--- EXTRACTED DATA ---

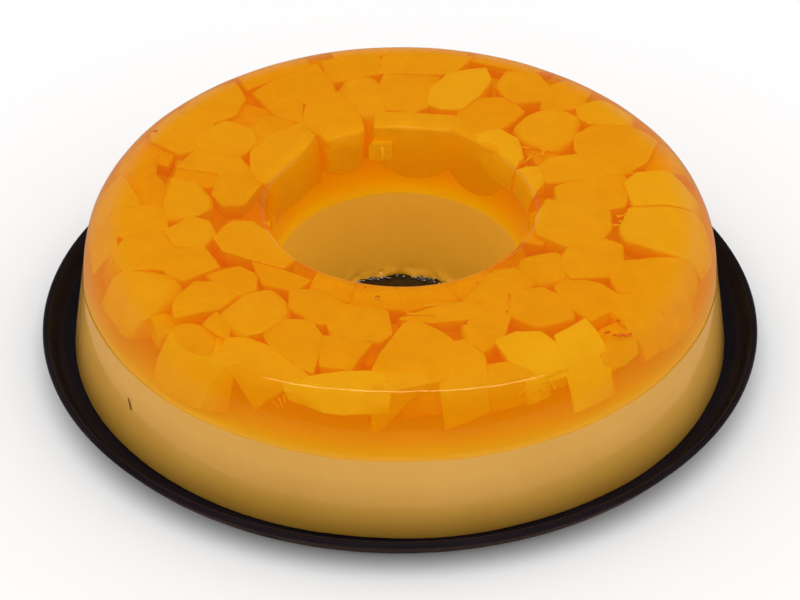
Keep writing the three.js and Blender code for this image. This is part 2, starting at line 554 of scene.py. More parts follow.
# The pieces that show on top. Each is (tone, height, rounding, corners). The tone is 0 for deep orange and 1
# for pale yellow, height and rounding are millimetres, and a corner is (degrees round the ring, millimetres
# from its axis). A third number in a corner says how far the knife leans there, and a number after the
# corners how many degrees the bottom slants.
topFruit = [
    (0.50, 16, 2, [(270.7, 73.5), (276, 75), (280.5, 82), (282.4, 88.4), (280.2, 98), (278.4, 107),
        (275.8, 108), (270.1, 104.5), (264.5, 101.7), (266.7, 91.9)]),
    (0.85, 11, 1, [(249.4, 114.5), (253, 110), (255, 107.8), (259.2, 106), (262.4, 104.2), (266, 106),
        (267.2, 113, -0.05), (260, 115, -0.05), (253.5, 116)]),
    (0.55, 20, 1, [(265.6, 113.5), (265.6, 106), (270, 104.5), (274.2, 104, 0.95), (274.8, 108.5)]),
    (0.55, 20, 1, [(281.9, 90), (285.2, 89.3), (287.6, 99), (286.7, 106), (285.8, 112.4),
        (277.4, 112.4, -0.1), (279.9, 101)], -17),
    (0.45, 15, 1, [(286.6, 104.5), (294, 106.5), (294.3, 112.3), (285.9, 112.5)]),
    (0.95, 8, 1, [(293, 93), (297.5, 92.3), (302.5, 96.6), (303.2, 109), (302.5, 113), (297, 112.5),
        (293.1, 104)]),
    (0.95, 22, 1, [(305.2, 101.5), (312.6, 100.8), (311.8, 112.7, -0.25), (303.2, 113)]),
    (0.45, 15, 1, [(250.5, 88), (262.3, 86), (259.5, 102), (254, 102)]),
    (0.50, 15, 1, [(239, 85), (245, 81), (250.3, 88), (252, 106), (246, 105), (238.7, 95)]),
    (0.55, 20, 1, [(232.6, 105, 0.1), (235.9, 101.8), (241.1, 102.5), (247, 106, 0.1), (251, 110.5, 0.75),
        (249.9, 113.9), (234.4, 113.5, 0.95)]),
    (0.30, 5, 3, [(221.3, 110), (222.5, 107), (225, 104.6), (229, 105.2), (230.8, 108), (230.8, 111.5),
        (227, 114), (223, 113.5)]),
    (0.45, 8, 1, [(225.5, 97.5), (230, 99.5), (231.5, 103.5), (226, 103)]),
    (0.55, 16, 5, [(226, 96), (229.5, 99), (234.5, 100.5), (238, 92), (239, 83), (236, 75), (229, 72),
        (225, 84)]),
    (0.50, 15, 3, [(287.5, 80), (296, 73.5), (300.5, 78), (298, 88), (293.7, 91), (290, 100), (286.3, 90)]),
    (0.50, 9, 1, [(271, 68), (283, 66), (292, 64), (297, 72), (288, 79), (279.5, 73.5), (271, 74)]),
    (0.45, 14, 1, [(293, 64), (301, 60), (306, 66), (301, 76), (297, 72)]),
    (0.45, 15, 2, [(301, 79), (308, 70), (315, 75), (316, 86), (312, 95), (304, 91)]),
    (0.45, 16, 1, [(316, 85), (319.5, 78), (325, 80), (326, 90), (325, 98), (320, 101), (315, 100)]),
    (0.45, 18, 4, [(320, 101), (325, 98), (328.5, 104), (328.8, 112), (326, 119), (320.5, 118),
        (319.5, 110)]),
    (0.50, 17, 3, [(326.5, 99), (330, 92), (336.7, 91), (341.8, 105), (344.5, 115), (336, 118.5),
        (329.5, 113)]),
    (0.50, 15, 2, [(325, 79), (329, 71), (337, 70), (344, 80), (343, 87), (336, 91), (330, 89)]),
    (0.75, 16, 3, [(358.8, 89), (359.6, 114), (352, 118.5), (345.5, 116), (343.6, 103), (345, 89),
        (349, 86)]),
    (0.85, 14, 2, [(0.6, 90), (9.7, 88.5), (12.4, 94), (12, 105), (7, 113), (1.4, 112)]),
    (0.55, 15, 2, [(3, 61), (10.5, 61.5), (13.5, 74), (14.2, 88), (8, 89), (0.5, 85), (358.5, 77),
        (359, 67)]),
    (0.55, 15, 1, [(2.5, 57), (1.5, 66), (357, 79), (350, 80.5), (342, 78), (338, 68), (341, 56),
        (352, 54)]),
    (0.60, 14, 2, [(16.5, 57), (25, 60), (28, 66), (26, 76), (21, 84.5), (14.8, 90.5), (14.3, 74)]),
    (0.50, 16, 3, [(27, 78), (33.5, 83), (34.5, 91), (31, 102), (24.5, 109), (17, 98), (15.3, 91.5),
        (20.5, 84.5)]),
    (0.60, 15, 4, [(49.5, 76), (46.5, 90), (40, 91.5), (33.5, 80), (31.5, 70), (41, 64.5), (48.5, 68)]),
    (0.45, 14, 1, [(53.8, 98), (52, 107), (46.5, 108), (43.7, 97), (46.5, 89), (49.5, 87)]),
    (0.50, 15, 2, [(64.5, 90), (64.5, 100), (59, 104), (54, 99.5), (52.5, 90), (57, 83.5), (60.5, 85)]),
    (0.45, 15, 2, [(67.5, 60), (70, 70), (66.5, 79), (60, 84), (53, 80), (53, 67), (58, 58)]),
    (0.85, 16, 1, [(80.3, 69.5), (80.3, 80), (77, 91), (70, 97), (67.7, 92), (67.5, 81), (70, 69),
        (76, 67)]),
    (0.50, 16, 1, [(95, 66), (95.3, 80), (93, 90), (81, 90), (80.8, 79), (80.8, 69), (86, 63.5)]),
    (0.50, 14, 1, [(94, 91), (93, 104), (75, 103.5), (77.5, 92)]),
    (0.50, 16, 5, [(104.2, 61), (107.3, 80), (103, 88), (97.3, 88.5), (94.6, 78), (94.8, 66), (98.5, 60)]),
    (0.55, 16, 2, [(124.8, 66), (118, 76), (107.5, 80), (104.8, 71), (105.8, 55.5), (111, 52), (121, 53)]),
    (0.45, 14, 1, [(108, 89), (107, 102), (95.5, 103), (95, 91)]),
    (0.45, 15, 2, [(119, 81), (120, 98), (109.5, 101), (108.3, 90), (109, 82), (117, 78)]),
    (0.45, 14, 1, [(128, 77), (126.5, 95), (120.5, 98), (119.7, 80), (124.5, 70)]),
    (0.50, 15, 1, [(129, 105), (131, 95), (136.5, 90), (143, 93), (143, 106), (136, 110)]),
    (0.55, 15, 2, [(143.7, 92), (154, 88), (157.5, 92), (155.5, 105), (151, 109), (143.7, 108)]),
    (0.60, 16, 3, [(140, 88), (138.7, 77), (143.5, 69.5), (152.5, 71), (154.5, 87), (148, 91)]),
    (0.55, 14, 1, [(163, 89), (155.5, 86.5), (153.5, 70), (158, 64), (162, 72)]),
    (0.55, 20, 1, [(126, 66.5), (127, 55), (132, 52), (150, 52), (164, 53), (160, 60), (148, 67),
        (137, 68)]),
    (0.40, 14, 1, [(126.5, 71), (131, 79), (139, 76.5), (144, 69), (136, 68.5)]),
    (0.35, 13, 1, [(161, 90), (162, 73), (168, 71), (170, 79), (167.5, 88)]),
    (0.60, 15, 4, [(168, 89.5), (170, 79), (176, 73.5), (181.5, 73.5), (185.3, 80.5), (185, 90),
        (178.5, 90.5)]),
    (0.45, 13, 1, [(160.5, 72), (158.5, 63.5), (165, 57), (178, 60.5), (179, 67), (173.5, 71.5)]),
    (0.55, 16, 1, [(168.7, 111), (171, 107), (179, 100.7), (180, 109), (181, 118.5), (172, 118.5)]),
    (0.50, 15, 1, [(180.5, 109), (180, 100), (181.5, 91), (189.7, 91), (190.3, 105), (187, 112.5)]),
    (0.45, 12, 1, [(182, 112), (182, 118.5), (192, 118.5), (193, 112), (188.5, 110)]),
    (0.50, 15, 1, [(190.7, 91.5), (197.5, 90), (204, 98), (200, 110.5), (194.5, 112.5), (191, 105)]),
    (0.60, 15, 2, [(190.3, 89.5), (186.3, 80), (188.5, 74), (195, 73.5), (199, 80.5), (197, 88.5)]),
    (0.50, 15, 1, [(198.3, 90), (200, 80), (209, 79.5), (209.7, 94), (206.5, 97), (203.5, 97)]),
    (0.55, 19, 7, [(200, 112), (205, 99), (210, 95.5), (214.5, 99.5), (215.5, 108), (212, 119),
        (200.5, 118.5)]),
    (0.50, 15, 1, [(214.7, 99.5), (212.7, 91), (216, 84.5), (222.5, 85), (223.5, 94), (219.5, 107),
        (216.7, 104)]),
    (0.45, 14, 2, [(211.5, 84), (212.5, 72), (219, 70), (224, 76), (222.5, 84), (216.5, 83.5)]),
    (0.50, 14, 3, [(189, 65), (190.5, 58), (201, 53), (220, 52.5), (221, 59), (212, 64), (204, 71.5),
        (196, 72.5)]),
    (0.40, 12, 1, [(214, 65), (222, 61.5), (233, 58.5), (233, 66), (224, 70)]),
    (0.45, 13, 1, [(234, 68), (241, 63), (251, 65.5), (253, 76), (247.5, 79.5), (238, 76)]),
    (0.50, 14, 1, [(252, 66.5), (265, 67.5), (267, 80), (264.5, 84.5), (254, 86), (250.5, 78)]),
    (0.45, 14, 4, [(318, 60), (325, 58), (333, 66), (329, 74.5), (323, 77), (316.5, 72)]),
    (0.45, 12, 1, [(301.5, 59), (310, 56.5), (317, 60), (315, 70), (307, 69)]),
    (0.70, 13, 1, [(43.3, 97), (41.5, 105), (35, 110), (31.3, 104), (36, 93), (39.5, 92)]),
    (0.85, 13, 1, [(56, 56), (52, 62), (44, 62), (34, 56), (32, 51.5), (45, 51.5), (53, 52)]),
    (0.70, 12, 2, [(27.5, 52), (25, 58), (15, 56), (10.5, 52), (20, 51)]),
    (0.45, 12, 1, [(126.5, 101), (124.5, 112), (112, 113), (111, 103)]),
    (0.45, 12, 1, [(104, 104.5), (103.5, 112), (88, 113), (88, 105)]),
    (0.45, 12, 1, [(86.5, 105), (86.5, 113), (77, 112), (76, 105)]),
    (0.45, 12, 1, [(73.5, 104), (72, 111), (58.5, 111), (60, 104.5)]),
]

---
--- EXTRACTED DATA ---

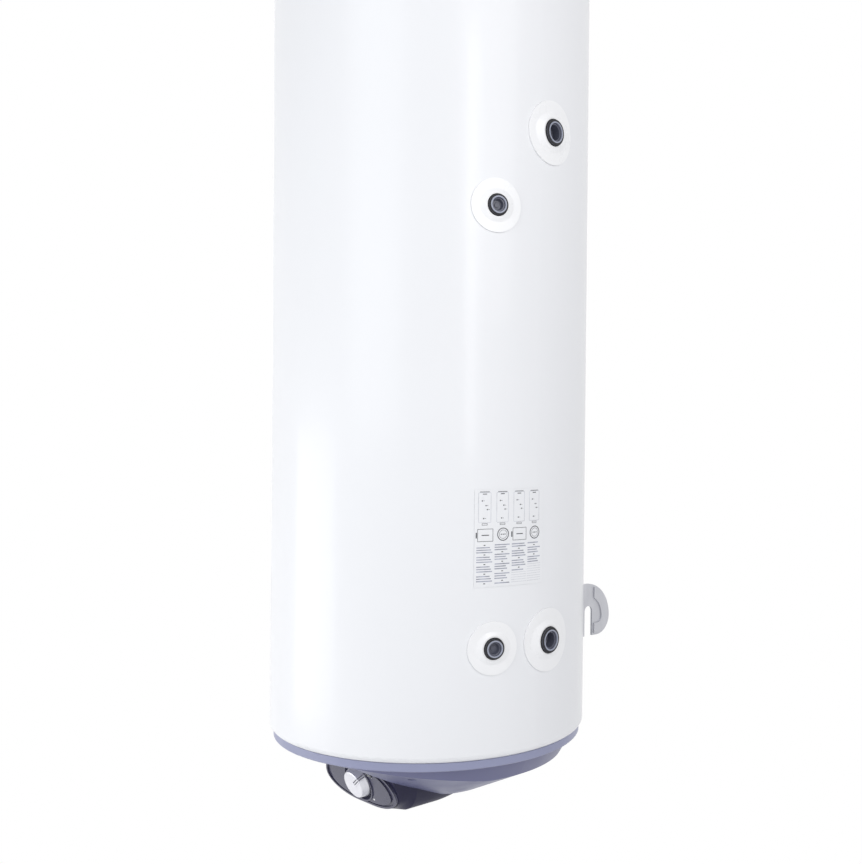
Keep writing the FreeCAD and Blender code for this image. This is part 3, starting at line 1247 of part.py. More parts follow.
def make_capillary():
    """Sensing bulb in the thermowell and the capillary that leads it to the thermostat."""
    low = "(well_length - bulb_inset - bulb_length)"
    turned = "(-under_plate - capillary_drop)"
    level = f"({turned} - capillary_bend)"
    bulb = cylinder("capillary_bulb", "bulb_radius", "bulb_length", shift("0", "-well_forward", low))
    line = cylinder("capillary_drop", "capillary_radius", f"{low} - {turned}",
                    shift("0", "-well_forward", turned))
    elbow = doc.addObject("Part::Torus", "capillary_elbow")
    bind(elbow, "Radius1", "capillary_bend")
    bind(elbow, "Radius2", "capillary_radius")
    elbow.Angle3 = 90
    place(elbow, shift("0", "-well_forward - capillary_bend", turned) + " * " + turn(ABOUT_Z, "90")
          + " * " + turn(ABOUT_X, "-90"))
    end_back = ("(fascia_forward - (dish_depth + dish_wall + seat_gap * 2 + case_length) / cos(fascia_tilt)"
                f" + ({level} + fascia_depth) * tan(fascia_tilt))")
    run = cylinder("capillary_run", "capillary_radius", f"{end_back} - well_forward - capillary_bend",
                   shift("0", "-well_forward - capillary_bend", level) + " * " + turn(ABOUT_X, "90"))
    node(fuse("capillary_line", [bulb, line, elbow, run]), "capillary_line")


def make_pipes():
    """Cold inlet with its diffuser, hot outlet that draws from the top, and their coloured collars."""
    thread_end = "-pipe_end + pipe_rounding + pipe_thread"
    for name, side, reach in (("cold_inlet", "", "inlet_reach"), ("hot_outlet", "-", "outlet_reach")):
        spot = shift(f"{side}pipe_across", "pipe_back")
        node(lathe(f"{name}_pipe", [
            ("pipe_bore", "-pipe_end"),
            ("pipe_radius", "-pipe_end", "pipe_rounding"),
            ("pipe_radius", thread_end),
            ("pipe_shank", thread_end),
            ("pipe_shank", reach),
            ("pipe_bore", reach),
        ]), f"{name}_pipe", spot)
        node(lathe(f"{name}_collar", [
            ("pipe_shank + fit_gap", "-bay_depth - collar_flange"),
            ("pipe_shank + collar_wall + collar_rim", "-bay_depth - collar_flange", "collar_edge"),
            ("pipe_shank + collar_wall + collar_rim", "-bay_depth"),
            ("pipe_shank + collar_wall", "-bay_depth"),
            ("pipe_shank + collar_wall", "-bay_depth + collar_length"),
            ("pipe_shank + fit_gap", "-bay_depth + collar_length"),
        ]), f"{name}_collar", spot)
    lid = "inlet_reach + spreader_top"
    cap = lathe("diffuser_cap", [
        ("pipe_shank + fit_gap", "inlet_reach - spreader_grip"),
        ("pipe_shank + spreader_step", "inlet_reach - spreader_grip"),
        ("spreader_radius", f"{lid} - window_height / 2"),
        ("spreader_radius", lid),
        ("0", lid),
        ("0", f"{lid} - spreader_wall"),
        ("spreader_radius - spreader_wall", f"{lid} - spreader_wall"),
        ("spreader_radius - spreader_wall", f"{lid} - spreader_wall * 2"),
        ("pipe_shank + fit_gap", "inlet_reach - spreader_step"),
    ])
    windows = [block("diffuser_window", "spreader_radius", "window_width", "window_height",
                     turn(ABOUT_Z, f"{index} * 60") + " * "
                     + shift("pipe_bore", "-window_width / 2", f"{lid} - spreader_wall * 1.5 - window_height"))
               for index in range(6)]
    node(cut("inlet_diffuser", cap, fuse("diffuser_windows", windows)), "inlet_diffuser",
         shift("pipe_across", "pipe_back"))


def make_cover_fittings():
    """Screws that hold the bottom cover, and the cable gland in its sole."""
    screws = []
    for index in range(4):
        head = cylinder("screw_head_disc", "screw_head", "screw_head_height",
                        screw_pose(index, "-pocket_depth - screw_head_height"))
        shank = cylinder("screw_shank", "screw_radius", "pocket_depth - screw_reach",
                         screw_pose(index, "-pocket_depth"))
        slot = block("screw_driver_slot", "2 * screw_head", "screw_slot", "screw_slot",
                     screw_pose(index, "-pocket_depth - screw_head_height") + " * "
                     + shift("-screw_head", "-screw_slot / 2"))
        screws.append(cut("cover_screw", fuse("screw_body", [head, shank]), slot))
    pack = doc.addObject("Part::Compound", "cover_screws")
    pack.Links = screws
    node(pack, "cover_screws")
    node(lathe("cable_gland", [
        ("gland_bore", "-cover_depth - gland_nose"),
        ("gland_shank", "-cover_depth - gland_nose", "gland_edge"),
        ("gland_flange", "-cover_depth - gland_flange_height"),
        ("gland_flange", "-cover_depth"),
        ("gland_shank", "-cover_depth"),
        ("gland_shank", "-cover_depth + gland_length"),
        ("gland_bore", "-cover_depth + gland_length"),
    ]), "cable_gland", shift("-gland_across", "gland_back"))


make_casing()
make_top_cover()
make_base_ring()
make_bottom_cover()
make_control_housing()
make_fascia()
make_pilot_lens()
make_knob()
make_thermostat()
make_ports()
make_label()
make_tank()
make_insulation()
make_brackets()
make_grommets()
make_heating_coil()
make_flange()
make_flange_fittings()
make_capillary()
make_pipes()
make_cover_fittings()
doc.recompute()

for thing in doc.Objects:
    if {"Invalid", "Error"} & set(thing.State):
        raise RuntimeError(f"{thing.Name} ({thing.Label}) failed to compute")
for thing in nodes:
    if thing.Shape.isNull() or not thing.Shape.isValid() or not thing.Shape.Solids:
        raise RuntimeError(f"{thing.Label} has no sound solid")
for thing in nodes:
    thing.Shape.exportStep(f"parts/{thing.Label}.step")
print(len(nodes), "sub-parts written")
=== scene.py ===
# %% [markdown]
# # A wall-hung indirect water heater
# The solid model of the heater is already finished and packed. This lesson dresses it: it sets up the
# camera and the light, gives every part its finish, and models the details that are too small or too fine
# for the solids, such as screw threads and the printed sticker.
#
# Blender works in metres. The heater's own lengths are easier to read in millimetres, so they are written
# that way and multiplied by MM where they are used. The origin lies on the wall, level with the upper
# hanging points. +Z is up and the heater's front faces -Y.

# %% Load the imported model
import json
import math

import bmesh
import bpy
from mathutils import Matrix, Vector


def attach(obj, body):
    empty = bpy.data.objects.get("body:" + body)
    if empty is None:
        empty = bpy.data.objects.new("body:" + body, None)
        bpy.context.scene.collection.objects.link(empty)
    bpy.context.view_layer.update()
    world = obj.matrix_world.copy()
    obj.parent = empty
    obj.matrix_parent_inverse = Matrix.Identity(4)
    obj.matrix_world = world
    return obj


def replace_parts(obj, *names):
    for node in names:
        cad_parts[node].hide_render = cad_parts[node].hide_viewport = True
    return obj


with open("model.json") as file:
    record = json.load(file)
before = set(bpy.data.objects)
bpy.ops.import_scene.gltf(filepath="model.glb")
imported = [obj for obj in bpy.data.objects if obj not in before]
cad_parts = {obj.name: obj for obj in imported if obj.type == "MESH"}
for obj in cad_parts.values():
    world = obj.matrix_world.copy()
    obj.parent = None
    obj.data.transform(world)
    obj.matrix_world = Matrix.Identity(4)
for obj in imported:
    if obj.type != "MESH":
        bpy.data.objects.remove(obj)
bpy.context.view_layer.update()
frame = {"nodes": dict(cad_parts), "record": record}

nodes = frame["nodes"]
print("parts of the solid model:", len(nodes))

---
--- EXTRACTED DATA ---

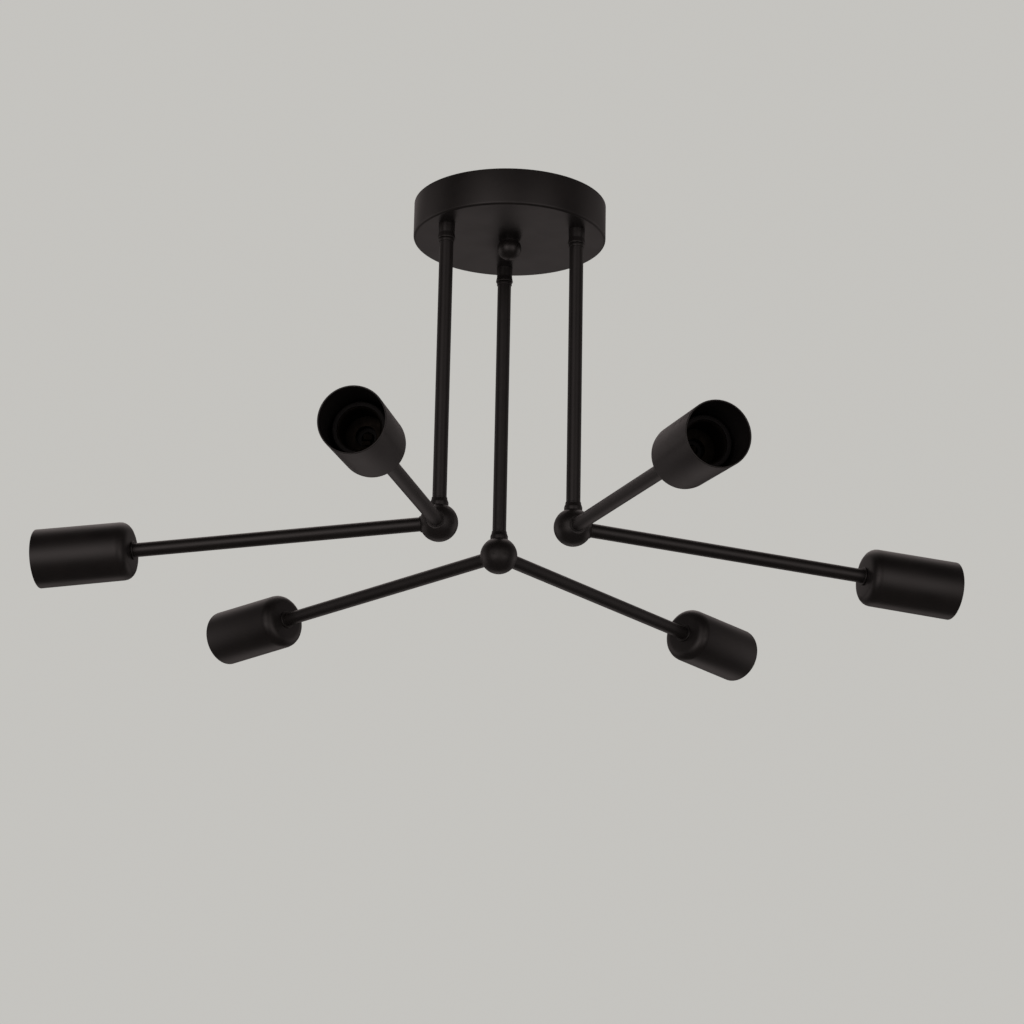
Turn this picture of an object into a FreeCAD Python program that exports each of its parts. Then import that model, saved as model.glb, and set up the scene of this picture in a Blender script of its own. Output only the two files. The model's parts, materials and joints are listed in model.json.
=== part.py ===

---

The line with "make_casing()" marks the start and the line with "if empty is" marks the end; transcribe every line in that stretch, unchanged.

# FINISHED EXERCISE
make_casing()
make_top_cover()
make_base_ring()
make_bottom_cover()
make_control_housing()
make_fascia()
make_pilot_lens()
make_knob()
make_thermostat()
make_ports()
make_label()
make_tank()
make_insulation()
make_brackets()
make_grommets()
make_heating_coil()
make_flange()
make_flange_fittings()
make_capillary()
make_pipes()
make_cover_fittings()
doc.recompute()

for thing in doc.Objects:
    if {"Invalid", "Error"} & set(thing.State):
        raise RuntimeError(f"{thing.Name} ({thing.Label}) failed to compute")
for thing in nodes:
    if thing.Shape.isNull() or not thing.Shape.isValid() or not thing.Shape.Solids:
        raise RuntimeError(f"{thing.Label} has no sound solid")
for thing in nodes:
    thing.Shape.exportStep(f"parts/{thing.Label}.step")
print(len(nodes), "sub-parts written")
=== scene.py ===
# %% [markdown]
# # A wall-hung indirect water heater
# The solid model of the heater is already finished and packed. This lesson dresses it: it sets up the
# camera and the light, gives every part its finish, and models the details that are too small or too fine
# for the solids, such as screw threads and the printed sticker.
#
# Blender works in metres. The heater's own lengths are easier to read in millimetres, so they are written
# that way and multiplied by MM where they are used. The origin lies on the wall, level with the upper
# hanging points. +Z is up and the heater's front faces -Y.

# %% Load the imported model
import json
import math

import bmesh
import bpy
from mathutils import Matrix, Vector


def attach(obj, body):
    empty = bpy.data.objects.get("body:" + body)
    if empty is None:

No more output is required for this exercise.